According to Collins this space changed the least compared to the rest of the operation. There are plenty of locals who frequent the bar, and the operators wanted them to feel comfortable in the new restaurant.
One of the most important elements in this space is the deco-inspired back bar, a legacy piece in the restaurant. “We really brightened up the entryway. We painted almost everything white with a few accents of navy. The back bar used to get a bit lost and we really wanted to highlight its deco architectural features. By keeping everything white around it, we really gave the back bar the opportunity to pop.”
While the back bar was a legacy piece, the bar, also deco, was an addition. Other additions highlight the restaurant’s nautical location and connections. These include the new brass band at the bottom of the bar face and nautical inspired light fixtures.
Past the bar, guests walk down a hall to access one of two spaces: the Blue Room to the right and the Boathouse Room to the left.
The blue room was designed so Sam’s could still serve guests on a cold day on the water. “A lot of times, the sea air can be much cooler. We wanted this space to feel cozy and inviting on a cooler day, where you can still enjoy Sam’s with a bowl of chowder or a cocktail,” says Collins.
The Blue Room’s warm, inviting feel is achieved through the new wood flooring (replacing a tile floor) and a new wood dropped ceiling that “endcap the room,” Collins says.
Many other elements in the Blue Room recall Sam’s nautical theme without being kitschy or too obvious. These include the leather chairs that look and feel like seats on a boat, as well as hanging, spherical brass light fixtures.
While many of these elements are new, Collins maintained the two horseshoe booths, providing guests with a cozy, intimate seating in a cozy, intimate room. On the wall over these booths is a custom macramé piece with multiple knots, nodding once again to Sam’s place on the water.
While the Blue Room is ideal for colder weather, the Boathouse room is an indoor/outdoor space that opens up to Sam’s deck through a new folding glass exterior wall. This makes the boathouse an ideal space to enjoy the Bay Area’s warm, sunny days.
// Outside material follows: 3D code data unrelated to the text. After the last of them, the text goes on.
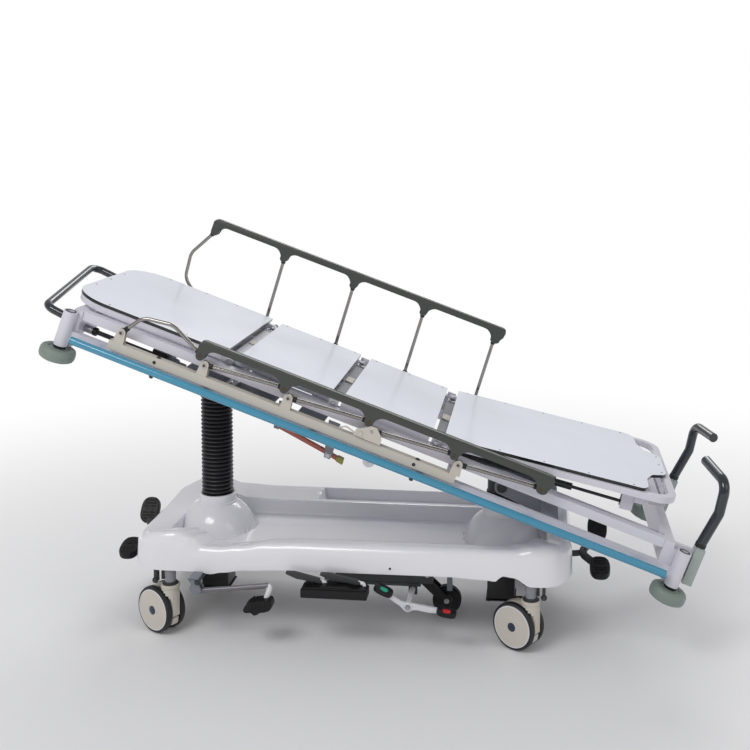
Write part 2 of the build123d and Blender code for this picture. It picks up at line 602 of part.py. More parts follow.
# ---------------------------------------------------------------- push handles
with BuildPart(DECK) as foot_handle:
    rod(DECK, [(-725, -250, -60), (-846, -250, -46), (-918, 250, -6), (-725, 250, -24)], 13, 36)
    blocks([(-728, -722, -264, -236, -75, -40), (-728, -722, 234, 266, -46, -6)])
write(foot_handle.part, "foot_handle")

for side_name, y, swing in (("near", -1, 18), ("far", 1, 16)):
    with BuildPart() as push_handle:
        reach = 148
        tip = (HANDLE_D + y * reach * sin(radians(swing)), y * (HANDLE_Y - reach * cos(radians(swing))), 243)
        leg = (HANDLE_D, y * HANDLE_Y)
        rod(DECK, [(*leg, 34), (HANDLE_D + 14, y * HANDLE_Y, 140), (*leg, 232), tip], 16, 40)
        with BuildSketch(DECK.offset(-86)):
            with Locations(leg):
                Circle(12)
        extrude(amount=124)
    write(push_handle.part, f"push_handle_{side_name}")

# ---------------------------------------------------------------- mattress platform
LEG_TOP, THIGH_TOP, SEAT_TOP, BACK_TOP = 43.0, 38.0, 37.0, 40.0
BOARD = 10.0
FRAME_N = 12.0


def leg_outline(inset, radius, right):
    """The leg section's outline: square at the knee, rounded at the foot."""
    edge, left = BOARD_Y - inset, -772 + inset
    with BuildLine() as outline:
        FilletPolyline((right, edge), (left, edge), (left, -edge), (right, -edge), radius=radius)
        Line((right, -edge), (right, edge))
    make_face(outline.edges())


with BuildPart(DECK) as leg_board:
    with BuildSketch(DECK.offset(LEG_TOP - BOARD)):
        leg_outline(0, 125, -242)
    extrude(amount=BOARD)
write(leg_board.part, "leg_board")

with BuildPart(DECK) as leg_frame:
    with BuildSketch(DECK.offset(FRAME_N)):
        leg_outline(3, 122, -246)
        with BuildLine():
            FilletPolyline((-200, 272), (-747, 272), (-747, -272), (-200, -272), radius=100)
            Line((-200, -272), (-200, 272))
        make_face(mode=Mode.SUBTRACT)
    extrude(amount=LEG_TOP - BOARD - FRAME_N)
    for y in (-1, 1):
        blocks([(-250, LEG_HINGE[0], min(y * 274, y * 292), max(y * 274, y * 292), 6, 24)])
        cross_pin(*LEG_HINGE, y * 274, y * 292, 9)
    for y in (-1, 1):
        cross_pin(*LEG_HINGE, y * 270, y * 300, 6 + CLEARANCE, mode=Mode.SUBTRACT)
write(leg_frame.part, "leg_frame")

with BuildPart(DECK) as thigh_board:
    blocks([(-202, 107, -BOARD_Y, BOARD_Y, THIGH_TOP - BOARD, THIGH_TOP)])
write(thigh_board.part, "thigh_board")

with BuildPart(DECK) as thigh_frame:
    blocks(both_sides([(LEG_HINGE[0], THIGH_HINGE[0], 250, 270, 7, 23), (-200, 104, 250, 270, 7, THIGH_TOP - BOARD)]))
    blocks([(-240, -204, -252, 252, 9, 16), (-234, -210, -24, 24, 16, 20)])
    for y in (-1, 1):
        cross_pin(*LEG_HINGE, y * 250, y * 296, 6)
        cross_pin(*LEG_HINGE, y * 250, y * 270, 8)
        cross_pin(*THIGH_HINGE, y * 250, y * 270, 8)
    for y in (-1, 1):
        cross_pin(*THIGH_HINGE, y * 240, y * 280, 6 + CLEARANCE, mode=Mode.SUBTRACT)
write(thigh_frame.part, "thigh_frame")

with BuildPart(DECK) as seat_board:
    blocks([(147, 444, -BOARD_Y, BOARD_Y, SEAT_TOP - BOARD, SEAT_TOP)])
write(seat_board.part, "seat_board")

# A curved cut-out at each head corner leaves room for a hand round the frame's loop.
CUT_OUT = [(1112.0, BOARD_Y), (1127.0, 268.0), (1130.0, 190.0), (1152.0, 134.0), (1192.0, 106.0), (1203.0, 84.0)]
with BuildPart(BACK) as back_board:
    with BuildSketch(BACK.offset(BACK_TOP - BOARD)):
        with BuildLine():
            far_side = [(487, BOARD_Y), *CUT_OUT]
            near_side = [(d, -y) for d, y in reversed(far_side)]
            FilletPolyline(*far_side, *near_side, radius=8)
            Line((487, -BOARD_Y), (487, BOARD_Y))
        make_face()
    extrude(amount=BOARD)
write(back_board.part, "back_board")

with BuildPart(BACK) as back_frame:
    with BuildSketch(BACK.offset(10)):
        with BuildLine():
            FilletPolyline((500, 308), (1218, 308), (1218, -308), (500, -308), radius=72)
            Line((500, -308), (500, 308))
        make_face()
        with BuildLine():
            FilletPolyline((524, 284), (1194, 284), (1194, -284), (524, -284), radius=50)
            Line((524, -284), (524, 284))
        make_face(mode=Mode.SUBTRACT)
    extrude(amount=BACK_TOP - BOARD - 10)
    blocks([(1056, 1096, -290, 290, 10, 28)])
    blocks(both_sides([(BACK_HINGE[0], 560, 262, 284, 7, 23), (500, 560, 262, 288, 10, 28)]))
    blocks(both_sides([(1058, 1096, 222, 227, -52, 12), (1058, 1096, 253, 258, -52, 12)]))
    blocks(both_sides([(1096, 1138, 254.5, 262, -22, 14)]))
    for y in (-1, 1):
        cross_pin(*BACK_HINGE, y * 262, y * 284, 8)
        cross_pin(*GAS_EYE, y * 222, y * 258, 5)
    for y in (-1, 1):
        cross_pin(*BACK_HINGE, y * 258, y * 287, 6 + CLEARANCE, mode=Mode.SUBTRACT)
        cross_pin(1130, -14, y * 250, y * 268, 4 + CLEARANCE, mode=Mode.SUBTRACT)
write(back_frame.part, "back_frame")

with BuildPart(BACK) as release_lever:
    rod(BACK, [(1130, -263, -14), (1130, -249, -14), (1188, -249, -12), (1188, 249, -12), (1130, 249, -14), (1130, 263, -14)], 4, 6)
write(release_lever.part, "release_lever")

# ---------------------------------------------------------------- gas springs and knee crank
# Each spring's line runs from the deck's lug to the backrest's bracket.
eye_world = BACK.from_local_coords((GAS_EYE[0], 0, GAS_EYE[1]))
eye_deck = DECK.to_local_coords(eye_world)
GAS_ANGLE = degrees(atan2(eye_deck.Z - GAS_PIVOT[1], eye_deck.X - GAS_PIVOT[0]))
GAS_LENGTH = sqrt((eye_deck.Z - GAS_PIVOT[1]) ** 2 + (eye_deck.X - GAS_PIVOT[0]) ** 2)
GAS_BODY, GAS_R, ROD_R, EYE_GAP = 368.0, 11.0, 5.0, 9.5
spring_line = Plane(DECK.location * Location((GAS_PIVOT[0], 0, GAS_PIVOT[1]), (0, -GAS_ANGLE, 0)))

with BuildPart(spring_line) as gas_cylinders:
    for y in (-1, 1):
        cross_pin(0, 0, y * 229, y * 251, 9)
        blocks([(4, 22, min(y * 234, y * 246), max(y * 234, y * 246), -6, 6)])
        with Locations(Location((16, y * GAS_Y, 0), (0, 90, 0))):
            Cylinder(GAS_R, GAS_BODY - 16, align=(Align.CENTER, Align.CENTER, Align.MIN))
    for y in (-1, 1):
        cross_pin(0, 0, y * 220, y * 260, 5 + CLEARANCE, mode=Mode.SUBTRACT)
        with Locations(Location((26, y * GAS_Y, 0), (0, 90, 0))):
            Cylinder(ROD_R + CLEARANCE, GAS_BODY, align=(Align.CENTER, Align.CENTER, Align.MIN), mode=Mode.SUBTRACT)
write(gas_cylinders.part, "gas_cylinders")

with BuildPart(spring_line) as gas_rods:
    for y in (-1, 1):
        with Locations(Location((GAS_BODY - 90, y * GAS_Y, 0), (0, 90, 0))):
            Cylinder(ROD_R, GAS_LENGTH - GAS_BODY + 72, align=(Align.CENTER, Align.CENTER, Align.MIN))
        cross_pin(GAS_LENGTH, 0, y * 231, y * 249, 5 + EYE_GAP + 4.5)
    for y in (-1, 1):
        cross_pin(GAS_LENGTH, 0, y * 225, y * 255, 5 + EYE_GAP, mode=Mode.SUBTRACT)
write(gas_rods.part, "gas_rods")

with BuildPart(DECK) as knee_crank:
    with Locations(Location((-735, *CRANK), (0, 90, 0))):
        Cylinder(9, 287, align=(Align.CENTER, Align.CENTER, Align.MIN))
        Cylinder(12, 12, align=(Align.CENTER, Align.CENTER, Align.MIN))
    with Locations(Location((-690, *CRANK), (0, 90, 0))):
        Cylinder(13, 30, align=(Align.CENTER, Align.CENTER, Align.MIN))
write(knee_crank.part, "knee_crank")
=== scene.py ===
import json
from math import cos, pi, radians, sin, sqrt

import bmesh
import bpy
from mathutils import Matrix, Vector


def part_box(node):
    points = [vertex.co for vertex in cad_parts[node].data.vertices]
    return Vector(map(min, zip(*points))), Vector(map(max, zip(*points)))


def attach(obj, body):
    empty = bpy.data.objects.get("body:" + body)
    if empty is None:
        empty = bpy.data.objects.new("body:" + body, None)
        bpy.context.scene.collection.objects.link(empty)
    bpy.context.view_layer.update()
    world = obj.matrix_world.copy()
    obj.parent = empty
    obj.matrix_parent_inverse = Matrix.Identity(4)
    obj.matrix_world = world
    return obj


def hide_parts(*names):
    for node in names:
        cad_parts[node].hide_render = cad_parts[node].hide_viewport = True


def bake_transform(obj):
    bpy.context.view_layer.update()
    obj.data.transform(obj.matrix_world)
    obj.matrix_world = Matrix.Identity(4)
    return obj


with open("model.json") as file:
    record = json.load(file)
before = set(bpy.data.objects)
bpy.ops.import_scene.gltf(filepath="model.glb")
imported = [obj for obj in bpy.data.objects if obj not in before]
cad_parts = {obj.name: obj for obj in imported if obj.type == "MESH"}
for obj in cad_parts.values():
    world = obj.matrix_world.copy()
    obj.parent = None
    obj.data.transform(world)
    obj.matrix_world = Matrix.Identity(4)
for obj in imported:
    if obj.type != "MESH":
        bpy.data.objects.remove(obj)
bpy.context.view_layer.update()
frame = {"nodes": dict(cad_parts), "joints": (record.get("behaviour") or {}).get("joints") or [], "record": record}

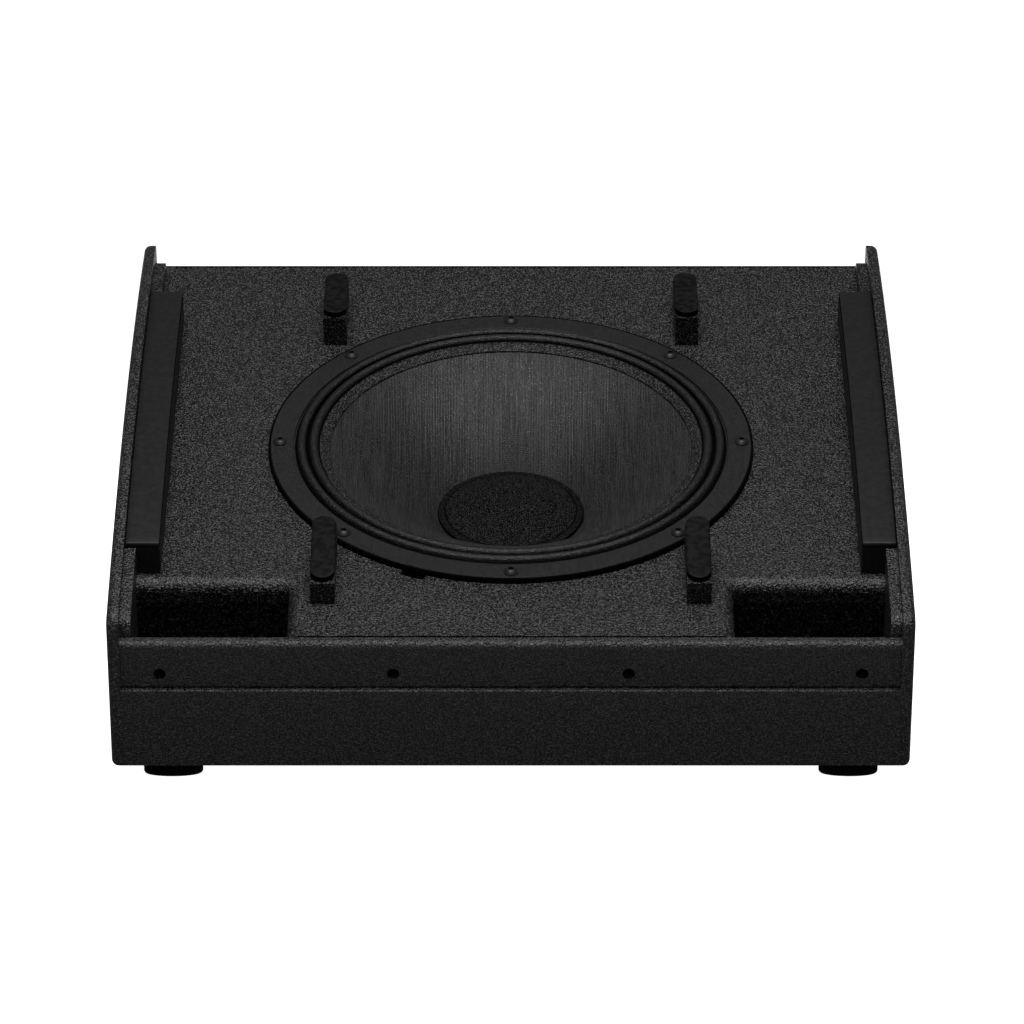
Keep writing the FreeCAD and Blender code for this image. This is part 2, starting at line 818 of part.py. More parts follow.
def moving_parts():
    """Cone, dust cap, voice-coil former and winding, which move as one along the driver's axis."""
    neck_low = -d.cone_deep
    flare = 330.0
    turned("cone", [
        (d.cone_neck, neck_low - 1.2),
        (d.cone_neck + 1.2, neck_low - 1.2, -flare),
        (d.cone_edge + 0.6, d.cone_rim - 1.0),
        (d.cone_edge, d.cone_rim, flare),
        (d.cone_neck, neck_low),
    ], BAFFLE)
    rim = -d.cap_deep
    turned("dust_cap", [
        (0, rim + 10.2),
        (2.0, rim + 10.2, -170.0),
        (d.cap_radius - 3, rim + 0.6),
        (d.cap_radius - 1.8, rim - 1.4),
        (d.cap_radius - 0.8, rim - 1.0),
        (d.cap_radius - 1.0, rim + 1.2, 171.0),
        (2.0, rim + 11.2),
        (0, rim + 11.2),
    ], BAFFLE)
    turned("voice_coil_former", tube_outline(50.3, d.cone_neck - 0.35, -113.0, neck_low), BAFFLE)
    turned("voice_coil", tube_outline(d.coil_radius, d.coil_radius + 1.0, -112.0, -96.0), BAFFLE)


def motor():
    """Steel top plate, ring magnet, and back plate with a pole that is bored as the horn's throat."""
    plate_low = -(d.plate_top + d.plate_thick)
    magnet_low = plate_low - d.magnet_thick
    back_low = magnet_low - d.back_plate_thick
    turned("top_plate", tube_outline(53.2, 90.0, plate_low, -d.plate_top), BAFFLE)
    turned("magnet_ring", tube_outline(58.0, d.magnet_radius, magnet_low, plate_low), BAFFLE)
    turned("pole_piece", [
        (d.throat_radius, back_low),
        (d.magnet_radius - 4, back_low),
        (d.magnet_radius, back_low + 4),
        (d.magnet_radius, magnet_low),
        (49.0, magnet_low),
        (49.0, -d.plate_top + 2),
        (24.0, -d.plate_top + 2),
    ], BAFFLE)
    return back_low


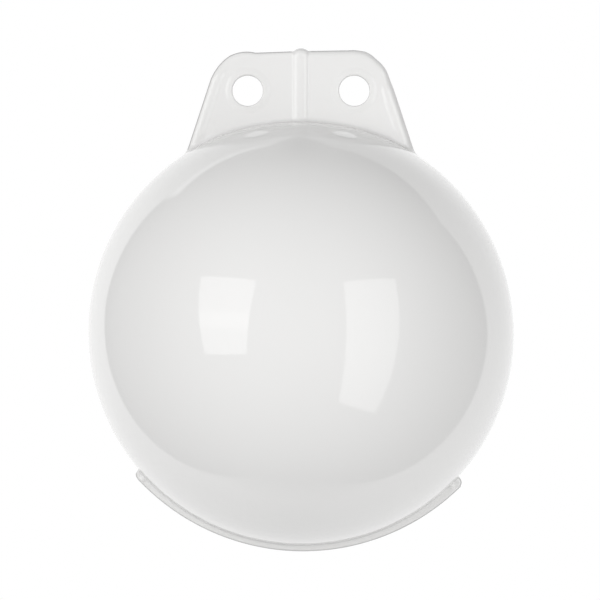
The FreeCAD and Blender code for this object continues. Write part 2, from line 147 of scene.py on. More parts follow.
# The hollow round at the lug's foot grows by this share towards the sides, and narrows again beyond
FOOT_WIDENING = 1.2
FOOT_WIDENS_X = (12.0, 38.0)
FOOT_NARROWS_X = (40.0, 48.0)

# The blow channel's middle and the half width of its flat back, and the sealed tip on top of it
CHANNEL_X = -0.2
CHANNEL_FLAT = 0.8
TIP_RISE = 1.2
TIP_HEIGHT = 6.0
TIP_SPREAD = 0.35
TIP_SWELL = 0.35
TIP_Z = LUG_TOP + TIP_RISE - TIP_HEIGHT / 2

# The ball left the mould a little out of round: less across one diagonal, flattened on the parting line at
# its crown, with fuller shoulders in front and behind, and flattened a little below. The higher a tightness,
# the closer its form keeps to the top or the bottom
SQUASH = 0.6
SQUASH_FACING = math.radians(45)
CROWN_FLAT = 1.35
CROWN_TIGHTNESS = 14.0
SHOULDER_FULL = 0.0005
UNDERSIDE_FLAT = 0.45
SPREAD_TIGHTNESS = 4.0

# The fin: an arc that stands deeper below the ball towards its ends. Its left end is cut off upright, at so
# many degrees to the arc, with a slanted top, and its right end is round. Each end has a small dome
FIN_CENTRE_X = 0.4
FIN_DEPTH_MIDDLE = 2.8
FIN_DEPTH_END = 3.9
FIN_LEFT_SPAN = math.radians(50.8)
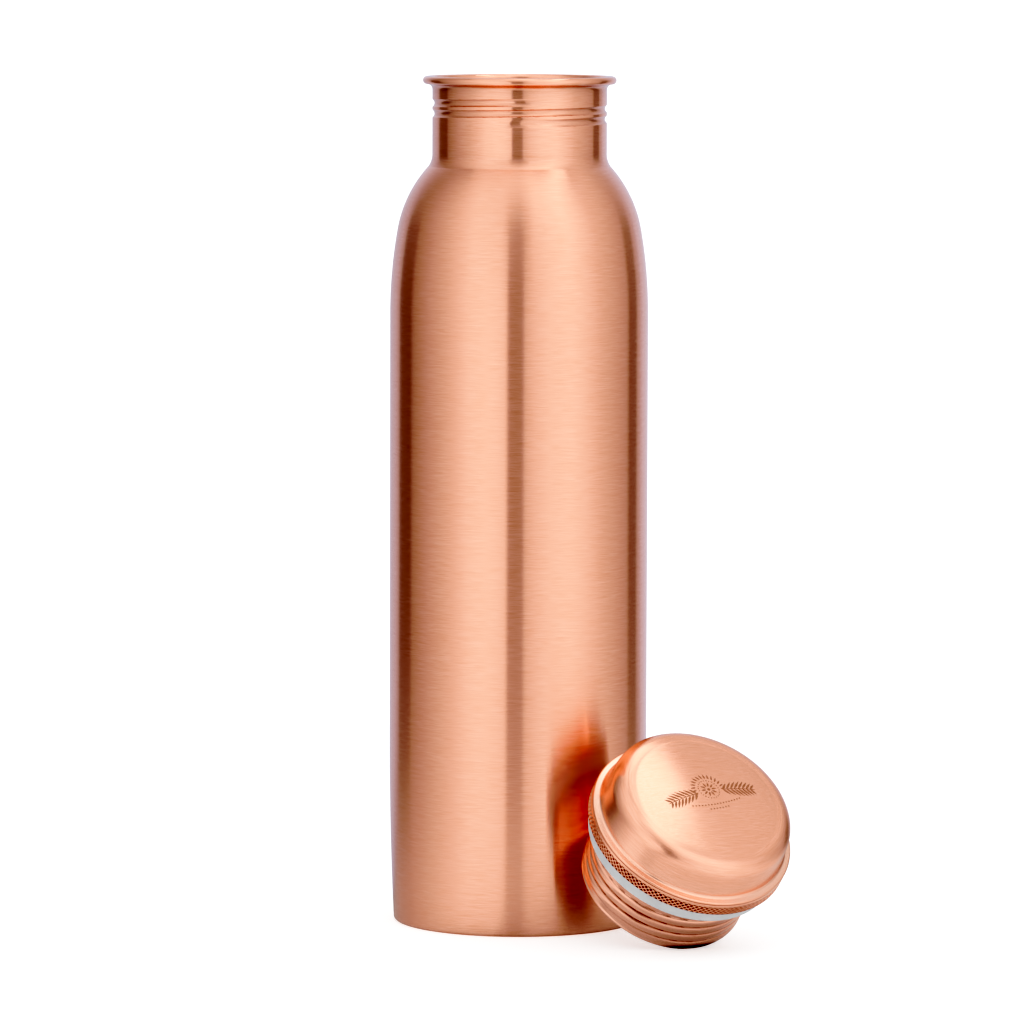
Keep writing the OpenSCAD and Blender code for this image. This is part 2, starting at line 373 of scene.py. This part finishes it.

One of the other major design decisions, Collins says, was to keep the Boathouse’s ceiling exposed. “We were going to do a wood drop ceiling in here, but when we uncovered the ceiling it was this beautiful old redwood. We decided to keep it exposed. We painted it because it was in bad shape, but we wanted it to feel like a boathouse.”
The flooring of the Boathouse Room is terrazzo with a curved wooden inlay, reminiscent of a ship, Collins notes. Its feature wall is covered in wood, making it look like a deck, while pictures of Sam’s and the Tiburon community hang on that space.
The deck itself at Sam’s can be directly accessed from a public boat dock.
To make the space usable more often, Collins designed a wraparound heated bench for colder days. Large umbrellas, chosen for their sail-like qualities, dot the deck, while seating includes standard tables for full-service dining as well as longer tables as open seating for those just having a few drinks and maybe a bite to eat.
“Sam’s is the only restaurant with a public dock on the bay,” says Collins. “You can bring your boat from San Francisco, dock and have lunch and head back. We wanted a great place for the community of Tiburon and the Bay Area to gather and spend time together.”